On parle plutôt de phytoremédiation lorsqu’il s’agit de nettoyer des sols contaminés par une pollution diffuse (métaux lourds, hydrocarbures…). De nouveau, plusieurs mécanismes peuvent entrer en jeu.

Des espèces végétales qualifiées d’hyper-accumulatrices sont réputées pour absorber certains de ces polluants en grande quantité : le Tabouret calaminaire, par exemple, apprécie particulièrement les sols contenant du zinc5. Les contaminants absorbés par leurs racines transitent dans la plante et sont tantôt libérés sous une forme volatile (cas du sélénium, du mercure…), tantôt stockés au sein d’un organe (les racines, les tiges, les feuilles…). Ce procédé de phyto-remédiation consiste ainsi à transférer la pollution vers un autre compartiment : l’atmosphère ou les tissus végétaux, plus faciles à gérer que le sol.

Ce déplacement n’est pas sans risque et suppose des précautions supplémentaires. Les éléments relâchés sous forme gazeuse risquent en effet de constituer une pollution atmosphérique dangereuse pour la santé, surtout en cas de forte concentration locale. Par ailleurs, au terme de leur croissance, les végétaux sont contaminés à leur tour : ils doivent alors être traités dans des établissements spécialisés et non simplement décomposés sur place ou compostés. Des études sont toutefois en cours pour estimer le potentiel valorisable de cette nouvelle ressource de métaux, certaines espèces pouvant générer un rendement intéressant pour l’industrie, comme dans le cas de l’Allysum murale.
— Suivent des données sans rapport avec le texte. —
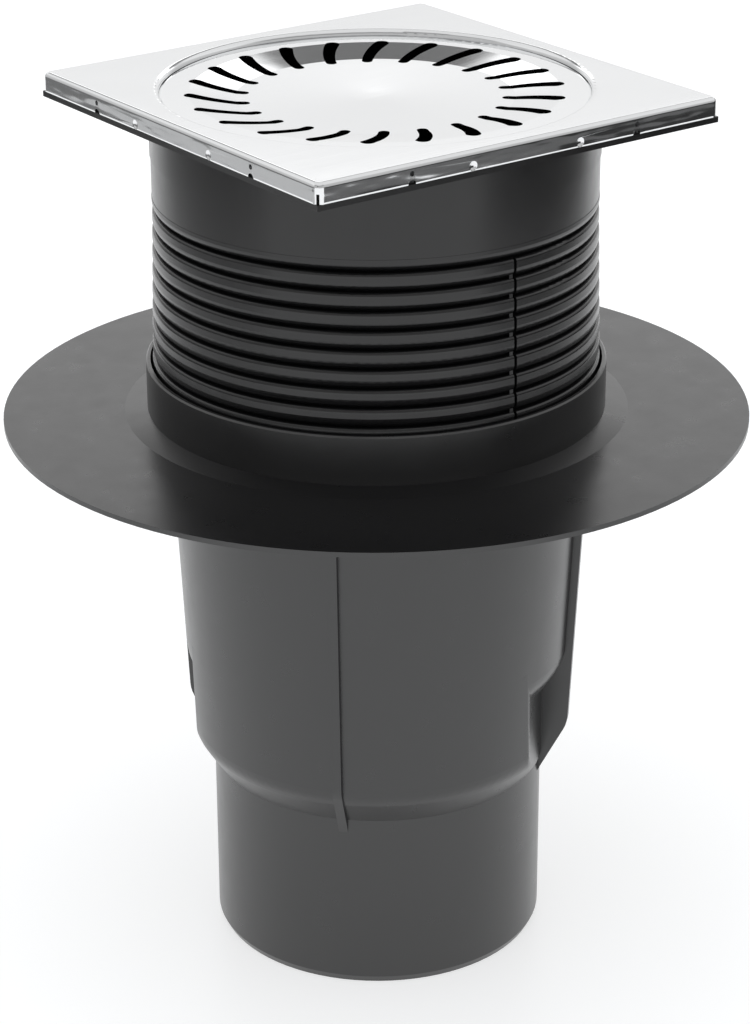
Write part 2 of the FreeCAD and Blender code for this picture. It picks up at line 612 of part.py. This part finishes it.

D’autres polluants sont susceptibles d’être modifiés par les substances que sécrète les micro-organismes ou végétaux cultivés. C’est par exemple le cas des hydrocarbures, dégradés par des champignons saproxyliques6. Ceux-ci ont la capacité – rare dans le monde du vivant – de produire des enzymes qui décomposent les fibres les plus résistantes du bois (d’où leur nom : sapro- « putréfaction » et xyle- « le bois »). Les hydrocarbures ayant une structure moléculaire semblable, ils peuvent également être « découpés » par ces enzymes, jusqu’à être réduits en éléments simples assimilables par d’autres organismes. Si cette technique fonctionne bien en laboratoire, elle est toutefois imparfaite sur le terrain, du fait du manque de contrôle sur les conditions de développement des champignons.

Un autre intérêt du système racinaire des plantes peut simplement consister à retenir les éléments polluants sur place, afin d’éviter leur dissémination dans le milieu. Dans ce cas, la modification physique et chimique du sol par les végétaux et les microorganismes associés conduit à réduire la liberté de mouvement des molécules visées. Celles-ci ne sont pas éliminées, mais ce procédé évite que la contamination se propage jusqu’à d’autres écosystèmes plus fragiles.

Dessin des mécanismes de dépollution des sols par phytoremédiation

Phytoépuration et phytoremédiation sont des méthodes d’ingénierie écologique en plein développement. Leurs résultats ne sont que partiels, difficilement prévisibles et prennent un certain temps, ce qui n’en fait pas des solutions appropriées à toutes les situations. Toutefois, leur efficacité est avérée et tend à s’améliorer à mesure que l’on comprend mieux les mécanismes à l’œuvre.

Par rapport aux alternatives industrielles (station d’épuration, décharge, centre de traitement spécialisé…), elles présentent des avantages très nets : un investissement de départ faible et un coût de fonctionnement modéré7 ; une mise en œuvre simple, facilement adaptable selon le volume à traiter ; un traitement directement sur site, sans transport des matériaux pollués ni travaux importants (contrairement à l’installation de réseaux d’assainissement et la construction d’usines de traitement) ; moins d’externalités négatives sur d’autres aspects de l’environnement (urbanisation, consommation d’énergie…) ; la réversibilité des aménagements, qui ne nécessitent pas d’artificialisation lourde du milieu.

Le recours à ces techniques est donc tout-à-fait pertinent, a minima pour traiter les pollutions les plus faibles, ou pour réduire le degré de contamination d’eaux et sols plus pollués, avant leur prise en charge par des moyens classiques.